▶ [What is required]: From the line containing "makeRearShell()" through the line containing "record = json.load(file)", retype each line exactly; include both end lines and nothing beyond them.

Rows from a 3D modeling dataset

╔══

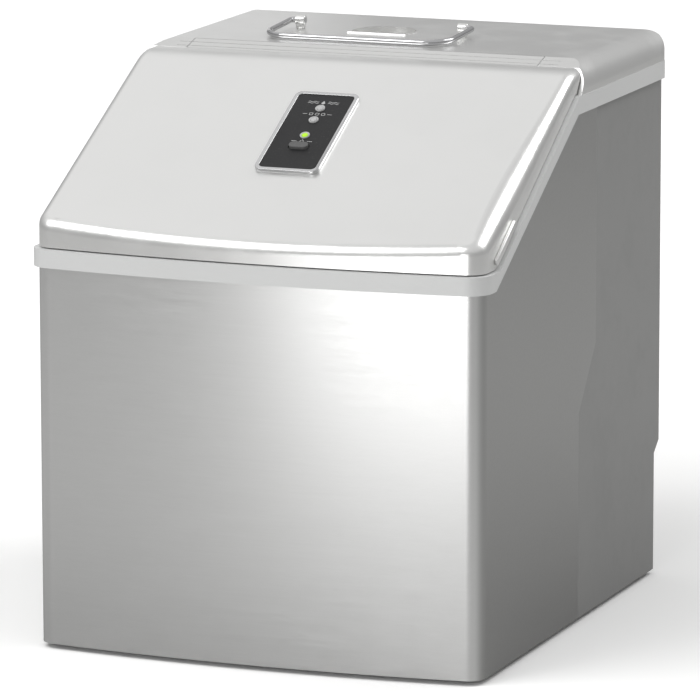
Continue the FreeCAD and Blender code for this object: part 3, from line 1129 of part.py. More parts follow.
def makeElectrics():
    xs, ys = ("-box_left", "-box_left + box_wide"), (f"{wallBack} + 30", f"{wallBack} + 30 + box_deep")
    zs = ("side_low - box_drop", "side_low - box_drop + box_tall")
    outer = block("box_outer", xs, ys, zs)
    inner = block("box_inner", (f"{xs[0]} + 2", f"{xs[1]} - 2"), (f"{ys[0]} + 2", f"{ys[1]} - 2"),
                  (f"{zs[0]} + 2", f"{zs[1]} + 5"))
    node(cut("box", outer, inner), "control_box")
    board = block("board_plate", (f"{xs[0]} + 6", f"{xs[1]} - 6"), (f"{ys[0]} + 6", f"{ys[1]} - 6"),
                  (f"{zs[0]} + 8", f"{zs[0]} + 9.6"))
    posts = [rod(f"board_post{index}", "Z", (x, y, f"{zs[0]} + 2"), "3", "6")
             for index, (x, y) in enumerate((a, b) for a in (f"{xs[0]} + 14", f"{xs[1]} - 14")
                                            for b in (f"{ys[0]} + 14", f"{ys[1]} - 14"))]
    chips = [block("transformer", (f"{xs[0]} + 20", f"{xs[0]} + 52"), (f"{ys[0]} + 20", f"{ys[0]} + 48"),
                   (f"{zs[0]} + 9.6", f"{zs[0]} + 30")),
             block("relay_one", (f"{xs[0]} + 62", f"{xs[0]} + 78"), (f"{ys[0]} + 16", f"{ys[0]} + 36"),
                   (f"{zs[0]} + 9.6", f"{zs[0]} + 26")),
             block("relay_two", (f"{xs[0]} + 84", f"{xs[0]} + 100"), (f"{ys[0]} + 16", f"{ys[0]} + 36"),
                   (f"{zs[0]} + 9.6", f"{zs[0]} + 26"))]
    node(join("board", board, *posts, *chips), "control_board")
    socketX, socketZ = ("inlet_x - inlet_wide/2", "inlet_x + inlet_wide/2"), ("inlet_z - inlet_tall/2",
                                                                             "inlet_z + inlet_tall/2")
    body = block("inlet_body", socketX, (f"{stepBack} - 19", stepBack), socketZ)
    mouth = block("inlet_mouth", ("inlet_x - inlet_wide/2 + 2", "inlet_x + inlet_wide/2 - 2"),
                  (f"{stepBack} - 15", f"{stepBack} + 5"),
                  ("inlet_z - inlet_tall/2 + 2", "inlet_z + inlet_tall/2 - 2"))
    pins = [block(f"inlet_pin{index}", (f"inlet_x + {x} - 1", f"inlet_x + {x} + 1"),
                  (f"{stepBack} - 16", f"{stepBack} - 3"), (f"inlet_z + {z} - 2", f"inlet_z + {z} + 2"))
            for index, (x, z) in enumerate(((-7, -2), (0, 2), (7, -2)))]
    node(join("inlet", cut("inlet_shell", body, mouth), *pins), "power_inlet")
    screws = []
    for index, (x, wall, z) in enumerate(rearScrews):
        disc = rod(f"screw_disc{index}", "Y", (x, wall, z), "screw_radius + 1.8", "1.8")
        head = roundEdges(f"screw_head{index}", disc,
                          lambda edge, y=number(wall): edge.CenterOfMass.y > y + 1 and edge.Length > 5, "0.8")
        shank = rod(f"screw_shank{index}", "Y", (x, f"{wall} - 8", z), "screw_radius", "8.5")
        cross = [block(f"screw_slot{index}", (f"{x} - 2.2", f"{x} + 2.2"), (f"{wall} + 1", f"{wall} + 3"),
                       (f"{z} - 0.4", f"{z} + 0.4")),
                 block(f"screw_cross{index}", (f"{x} - 0.4", f"{x} + 0.4"), (f"{wall} + 1", f"{wall} + 3"),
                       (f"{z} - 2.2", f"{z} + 2.2"))]
        screws.append(cut(f"screw{index}", join(f"screw_solid{index}", head, shank), *cross))
    node(group("screws", screws), "shell_screws")


rearScrews = [(f"{side}*({half} - 14)", wall, z) for side in (-1, 1) for wall, z in (
    (back, "side_low - 12"), (back, "step_high + 30"), (stepBack, f"({base} + 32)"))]

makeTrim()
makeFrontShell()
makeRearShell()
makeGrille()
makeBase()
makeTopCover()
makePins()
makeHandle()
makeLid()
makeTub()
makeIceMaking()
makeCompressor()
makeCondenser()
makeFan()
makeCooling()
makeElectrics()
document.recompute()

for piece in document.Objects:
    if "Invalid" in piece.State or "Error" in piece.State:
        raise RuntimeError(f"{piece.Name} did not rebuild")
for piece in nodes:
    if piece.Shape.isNull() or not piece.Shape.isValid() or not piece.Shape.Solids:
        raise RuntimeError(f"{piece.Label} has no sound solid")

os.makedirs("parts", exist_ok=True)
for piece in nodes:
    piece.Shape.exportStep(f"parts/{piece.Label}.step")
print(f"{len(nodes)} sub-parts written")
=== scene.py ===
import json
import math
import bpy
from mathutils import Matrix, Vector


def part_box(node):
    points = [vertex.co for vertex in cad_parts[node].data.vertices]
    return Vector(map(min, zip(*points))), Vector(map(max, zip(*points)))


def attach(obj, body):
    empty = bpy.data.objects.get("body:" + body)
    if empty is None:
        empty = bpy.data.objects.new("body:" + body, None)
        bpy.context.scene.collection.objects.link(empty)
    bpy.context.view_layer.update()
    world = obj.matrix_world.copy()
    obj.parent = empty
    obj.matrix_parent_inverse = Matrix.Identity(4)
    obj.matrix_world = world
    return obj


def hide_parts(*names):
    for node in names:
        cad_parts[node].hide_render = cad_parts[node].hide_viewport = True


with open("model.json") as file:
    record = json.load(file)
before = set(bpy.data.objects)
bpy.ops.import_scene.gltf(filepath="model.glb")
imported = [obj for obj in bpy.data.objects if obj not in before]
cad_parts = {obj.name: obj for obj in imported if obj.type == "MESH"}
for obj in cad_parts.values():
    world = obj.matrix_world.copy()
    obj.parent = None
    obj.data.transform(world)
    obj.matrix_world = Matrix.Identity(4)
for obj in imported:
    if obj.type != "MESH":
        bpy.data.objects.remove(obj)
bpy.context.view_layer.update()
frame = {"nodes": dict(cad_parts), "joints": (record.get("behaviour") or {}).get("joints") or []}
cad = frame["nodes"]
print("frame: loaded", len(cad), "nodes")

cameraSetup = {
    "place": (1.6708, -4.3097, 1.0904),
    "azimuth": 21.22,  # degrees to the right of the front
    "elevation": 10.87,
    "roll": -0.09,
    "lens": 317.86,
    "sensor": 36.0,
}

lightSetup = {
    # name: (where it stands, what it points at, width, height, watts)
    "keySoftbox": ((-1.05, -1.35, 2.25), (0.0, 0.0, 0.25), 1.5, 1.5, 24.0),
    "backSoftbox": ((1.35, 1.15, 1.95), (0.05, 0.0, 0.3), 1.1, 1.4, 17.0),
    "frontPanelLight": ((0.06, -1.3, 0.1), (0.06, 0.0, 0.14), 0.75, 0.8, 4.2),
    "lidLight": ((-0.9, 0.9, 2.1), (0.0, -0.1, 0.4), 1.4, 1.2, 1.3),
    "coverLight": ((-1.35, 2.2, 0.85), (-0.1, 0.1, 0.43), 0.9, 0.8, 0.9),
}

roomSetup = {
    "overhead": 0.80,
    "front": 0.42,
    "back": 0.42,
    "seen": 1.0,
    "floorSeen": (1.12, 1.12, 1.115, 1.0),
    "floorFar": (1.9, 1.9, 1.89, 1.0),
    "floorLit": (0.56, 0.56, 0.555, 1.0),
}


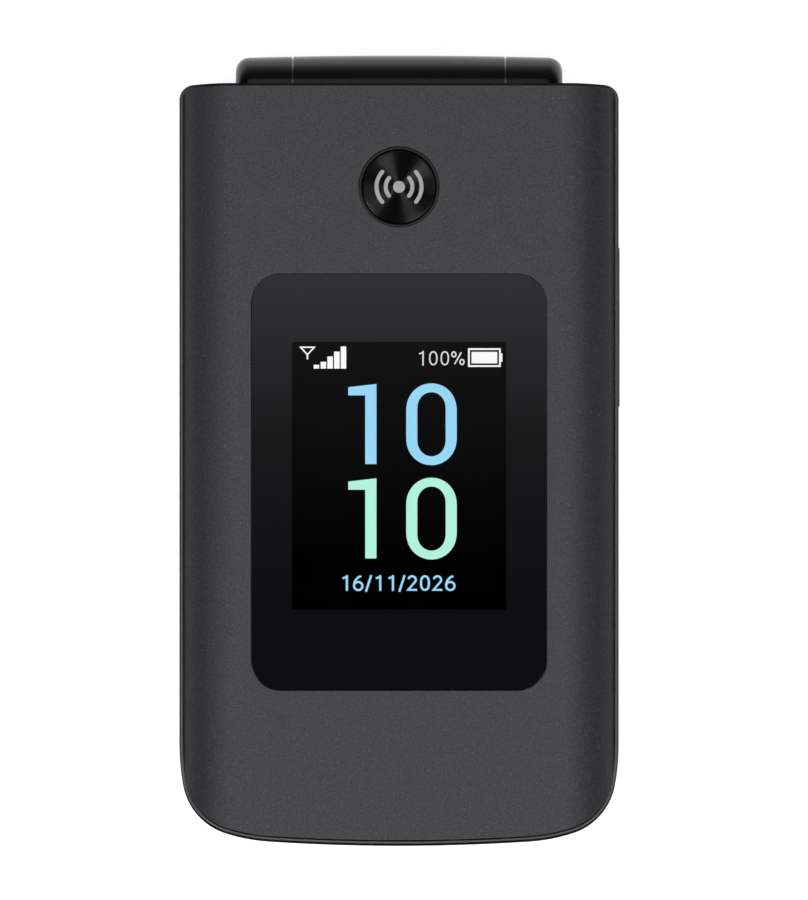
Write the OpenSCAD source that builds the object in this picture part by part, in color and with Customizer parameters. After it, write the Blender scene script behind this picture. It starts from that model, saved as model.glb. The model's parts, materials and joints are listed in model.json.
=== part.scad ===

╚══

▶ [Exercise response]:
makeRearShell()
makeGrille()
makeBase()
makeTopCover()
makePins()
makeHandle()
makeLid()
makeTub()
makeIceMaking()
makeCompressor()
makeCondenser()
makeFan()
makeCooling()
makeElectrics()
document.recompute()

for piece in document.Objects:
    if "Invalid" in piece.State or "Error" in piece.State:
        raise RuntimeError(f"{piece.Name} did not rebuild")
for piece in nodes:
    if piece.Shape.isNull() or not piece.Shape.isValid() or not piece.Shape.Solids:
        raise RuntimeError(f"{piece.Label} has no sound solid")

os.makedirs("parts", exist_ok=True)
for piece in nodes:
    piece.Shape.exportStep(f"parts/{piece.Label}.step")
print(f"{len(nodes)} sub-parts written")
=== scene.py ===
import json
import math
import bpy
from mathutils import Matrix, Vector


def part_box(node):
    points = [vertex.co for vertex in cad_parts[node].data.vertices]
    return Vector(map(min, zip(*points))), Vector(map(max, zip(*points)))


def attach(obj, body):
    empty = bpy.data.objects.get("body:" + body)
    if empty is None:
        empty = bpy.data.objects.new("body:" + body, None)
        bpy.context.scene.collection.objects.link(empty)
    bpy.context.view_layer.update()
    world = obj.matrix_world.copy()
    obj.parent = empty
    obj.matrix_parent_inverse = Matrix.Identity(4)
    obj.matrix_world = world
    return obj


def hide_parts(*names):
    for node in names:
        cad_parts[node].hide_render = cad_parts[node].hide_viewport = True


with open("model.json") as file:
    record = json.load(file)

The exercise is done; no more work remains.